Pembela Pancasila—seperti PNI dan PKI—sejak awal sudah menyebut bahwa penolakan atas Pancasila adalah pengkhianat. Para pendukung Islam menjawabnya dengan menyebut Pancasila sebagai doktrin sekuler yang memberi peluang hidup pada “gerakan-gerakan ateis” seperti PKI. Bahkan mereka tak ragu menyebut muslim yang tak membela Islam sebagai dasar negara adalah pendosa.
Alih-alih mempersuasi, argumen-argumen semacam itu tentu saja justru nampak sebagai usaha meyakinkan golongan sendiri dan memupuk antipati.
“Perdebatan tersebut bersifat ideologis, mutlak-mutlakan, dan antagonistik sehingga partai-partai yang terlibat di dalamnya bukannya saling mendekati melainkan sebaliknya, semakin menjauh,” tulis Adnan Buyung nasution dalam halaman 41.

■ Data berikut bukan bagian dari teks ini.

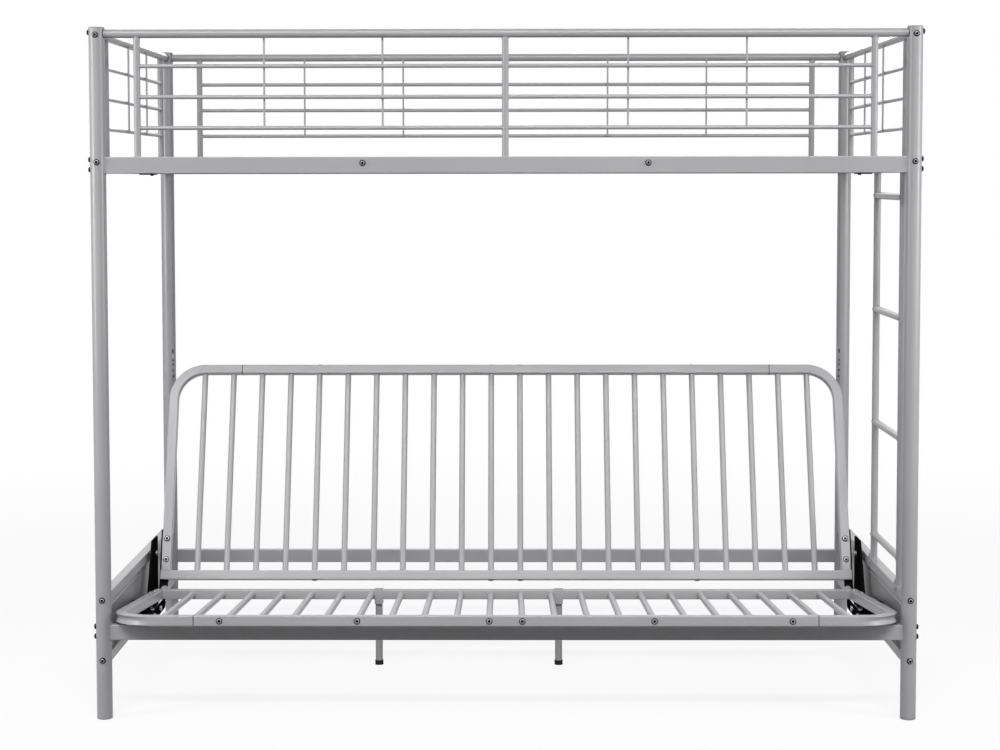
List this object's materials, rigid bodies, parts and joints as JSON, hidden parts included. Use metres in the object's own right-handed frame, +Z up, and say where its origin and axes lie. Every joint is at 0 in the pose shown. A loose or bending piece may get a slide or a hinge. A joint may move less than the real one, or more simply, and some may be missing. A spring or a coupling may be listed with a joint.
{
  "type": "sofa to bunk bed",
  "caption": "Metal bunk bed with a slatted upper deck, guard rails and an end ladder over a futon sofa whose seat slides forward as its backrest folds flat into a bed.",
  "frame": {"origin": "centre of the bounding box at floor level, with the sofa set up as a sofa", "axes": "+X along the bed towards the ladder end, +Y from the open front of the sofa to the rear, +Z up"},
  "size_m": [2.0088, 1.0526, 1.681],
  "materials": {
    "silver_paint": "satin silver-grey powder coat",
    "black_steel": "satin black",
    "black_rubber": "matt",
    "cap_plastic": "matt silver-grey",
    "zinc_steel": "zinc plated",
    "bolt_steel": "dark plated heads"
  },
  "bodies": {
    "frame": {"deck_corner_clips": "black_steel", "deck_cross_supports": "silver_paint", "deck_ledges": "silver_paint", "deck_slats": "silver_paint", "end_guard_bars": "silver_paint", "end_guard_top_rails": "silver_paint", "end_guard_uprights": "silver_paint", "end_guard_wires": "silver_paint", "frame_bolts": "bolt_steel", "front_bunk_rail": "silver_paint", "front_guard_bars": "silver_paint", "front_guard_top_rail": "silver_paint", "front_guard_uprights": "silver_paint", "front_left_post": "silver_paint", "front_right_post": "silver_paint", "guide_bolts": "zinc_steel", "guide_plates": "black_steel", "guide_spacers": "zinc_steel", "ladder_rungs": "silver_paint", "ladder_stiles": "silver_paint", "ladder_straps": "silver_paint", "left_bunk_rail": "silver_paint", "left_panel_rails": "silver_paint", "long_guard_wires": "silver_paint", "lower_front_rail": "silver_paint", "lower_rear_rail": "silver_paint", "post_caps": "cap_plastic", "post_catches": "silver_paint", "post_feet": "cap_plastic", "rail_end_nuts": "zinc_steel", "rear_bunk_rail": "silver_paint", "rear_guard_bars": "silver_paint", "rear_guard_top_rail": "silver_paint", "rear_guard_uprights": "silver_paint", "rear_left_post": "silver_paint", "rear_right_post": "silver_paint", "right_bunk_rail": "silver_paint", "right_panel_rails": "silver_paint", "side_panel_sheets": "silver_paint"},
    "carriage": {"carriage_inner_plates": "black_steel", "carriage_outer_plates": "black_steel", "carriage_pins": "zinc_steel"},
    "seat": {"seat_corner_tubes": "silver_paint", "seat_front_rail": "silver_paint", "seat_rear_rail": "silver_paint", "seat_slats": "silver_paint", "seat_joint_sleeves": "zinc_steel", "seat_bolts": "bolt_steel", "leg_saddles": "silver_paint", "centre_legs": "silver_paint", "leg_feet": "black_rubber", "seat_horns": "silver_paint", "hinge_pins": "zinc_steel"},
    "backrest": {"backrest_arms": "black_steel", "backrest_bolts": "bolt_steel", "backrest_bottom_rail": "silver_paint", "backrest_corner_tubes": "silver_paint", "backrest_joint_sleeves": "zinc_steel", "backrest_slats": "silver_paint", "backrest_top_rail": "silver_paint"}
  },
  "joints": [
    {"name": "seat_slide", "type": "slide", "parent": "frame", "child": "carriage", "axis": [0, -0.9692, 0.2462], "range_m": [0, 0.15476]},
    {"name": "seat_tilt", "type": "hinge", "parent": "carriage", "child": "seat", "pos_m": [0, -0.01102, 0.21], "axis": [1, 0, 0], "range_deg": [0, 5.01]},
    {"name": "backrest_fold", "type": "hinge", "parent": "seat", "child": "backrest", "pos_m": [0, 0.04562, 0.20401], "axis": [1, 0, 0], "range_deg": [-76.02, 0]}
  ],
  "couplings": [
    {"joint": "seat_tilt", "follows": "seat_slide", "rad_per_m": 0.56387},
    {"joint": "backrest_fold", "follows": "seat_slide", "rad_per_m": -8.5709}
  ]
}
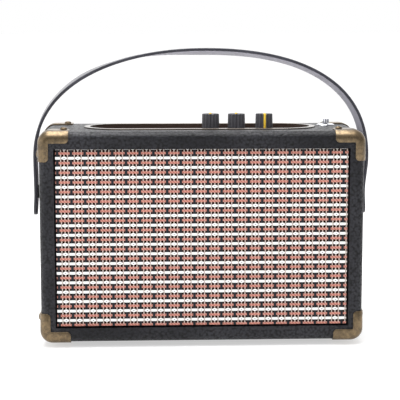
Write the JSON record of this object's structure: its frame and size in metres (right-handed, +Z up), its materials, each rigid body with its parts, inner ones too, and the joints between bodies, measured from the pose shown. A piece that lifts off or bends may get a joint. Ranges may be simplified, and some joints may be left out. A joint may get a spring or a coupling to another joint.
{
  "type": "portable radio",
  "caption": "Portable radio: leather-covered wooden cabinet with a woven grille, top knobs in a recess, a pull-out antenna and a swinging carrying strap.",
  "frame": {"origin": "on the surface that the feet stand on, under the middle of the whole radio", "axes": "+X to the right seen from the front, +Y towards the back, +Z up"},
  "size_m": [0.257, 0.0888, 0.2221],
  "materials": {
    "wood": "plain board, glued and screwed",
    "leather": "pebble-grained black leathercloth",
    "strap_leather": "black strap leather, grey inner face",
    "grille_cloth": "woven cloth in cream, salmon and black",
    "antique_brass": "aged, mottled brass plate",
    "trim_metal": "bright satin, bevelled",
    "panel_metal": "dark bronze, brushed",
    "tray_plastic": "dark brown moulding",
    "knob_black": "satin black, fluted",
    "pointer_yellow": "satin yellow",
    "chrome": "polished",
    "steel": "zinc-plated",
    "magnet": "ferrite with steel plates",
    "speaker_paper": "black pressed paper",
    "rubber": "matt black",
    "rear_board": "fibreboard with a fine black textured paint",
    "black_plastic": "moulded, fine spark texture",
    "circuit_board": "green solder mask",
    "aluminium": "as extruded",
    "battery_wrap": "shrink wrap"
  },
  "bodies": {
    "cabinet": {"amplifier_board": "circuit_board", "antenna_bezel": "chrome", "antenna_holder": "wood", "antenna_sleeve": "chrome", "audio_socket": "black_plastic", "bass_port": "black_plastic", "battery_cells": "battery_wrap", "battery_holder": "black_plastic", "board_standoffs": "steel", "cabinet_shell": "wood", "charging_socket": "black_plastic", "control_board": "circuit_board", "control_nuts": "steel", "control_panel": "panel_metal", "control_tray": "tray_plastic", "control_trim_ring": "trim_metal", "corner_protectors_front": "antique_brass", "corner_protectors_rear": "antique_brass", "corner_screws": "antique_brass", "foot_screws": "steel", "front_baffle": "rear_board", "grille_cloth": "grille_cloth", "grille_frame": "rear_board", "grille_pegs": "black_plastic", "heat_sink": "aluminium", "leather_covering": "leather", "rear_cleats": "wood", "rear_panel": "rear_board", "rear_panel_screws": "steel", "rubber_feet": "rubber", "smoothing_capacitors": "black_plastic", "socket_plate": "black_plastic", "speaker_baskets": "steel", "speaker_cones": "speaker_paper", "speaker_dust_caps": "speaker_paper", "speaker_magnets": "magnet", "speaker_screws": "steel", "speaker_surrounds": "rubber", "strap_collars": "black_plastic", "strap_studs": "antique_brass", "tone_potentiometer": "steel", "tuner_module": "aluminium", "tuning_encoder": "steel", "volume_potentiometer": "steel"},
    "strap": {"carrying_strap": "strap_leather"},
    "volume_control": {"volume_knob": "knob_black", "volume_knob_pointer": "pointer_yellow", "volume_shaft": "steel"},
    "tone_control": {"tone_knob": "knob_black", "tone_knob_pointer": "pointer_yellow", "tone_shaft": "steel"},
    "tuning_control": {"tuning_knob": "knob_black", "tuning_knob_pointer": "pointer_yellow", "tuning_shaft": "steel"},
    "antenna_lower": {"antenna_section_1": "chrome"},
    "antenna_second": {"antenna_section_2": "chrome"},
    "antenna_third": {"antenna_section_3": "chrome"},
    "antenna_top": {"antenna_section_4": "chrome", "antenna_tip": "chrome"}
  },
  "joints": [
    {"name": "strap_swing", "type": "hinge", "parent": "cabinet", "child": "strap", "pos_m": [0, 0, 0.112], "axis": [1, 0, 0], "range_deg": [-110, 110]},
    {"name": "volume_turn", "type": "hinge", "parent": "cabinet", "child": "volume_control", "pos_m": [0.0082, 0.002, 0.155], "axis": [0, 0, 1], "range_deg": [-150, 150]},
    {"name": "tone_turn", "type": "hinge", "parent": "cabinet", "child": "tone_control", "pos_m": [0.028, 0.002, 0.155], "axis": [0, 0, 1], "range_deg": [-150, 150]},
    {"name": "tuning_turn", "type": "hinge", "parent": "cabinet", "child": "tuning_control", "pos_m": [0.0492, 0.002, 0.155], "axis": [0, 0, 1], "continuous": true},
    {"name": "antenna_lower_pull", "type": "slide", "parent": "cabinet", "child": "antenna_lower", "axis": [0, 0, 1], "range_m": [0, 0.118]},
    {"name": "antenna_second_pull", "type": "slide", "parent": "antenna_lower", "child": "antenna_second", "axis": [0, 0, 1], "range_m": [0, 0.118]},
    {"name": "antenna_third_pull", "type": "slide", "parent": "antenna_second", "child": "antenna_third", "axis": [0, 0, 1], "range_m": [0, 0.118]},
    {"name": "antenna_top_pull", "type": "slide", "parent": "antenna_third", "child": "antenna_top", "axis": [0, 0, 1], "range_m": [0, 0.118]}
  ]
}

Setelah melalui perdebatan yang berlarut-larut dan antagonistis seperti itu, Konstituante dianggap gagal merumuskan dasar negara. Konstituante pun diintervensi oleh Konsepsi Presiden yang menginginkan kembali ke UUD 1945. Karena kebuntuan yang tak terpecahkan, eksistensi Konstiuante kemudian ditamatkan dengan terbitnya Dekrit Presiden pada Juli 1959.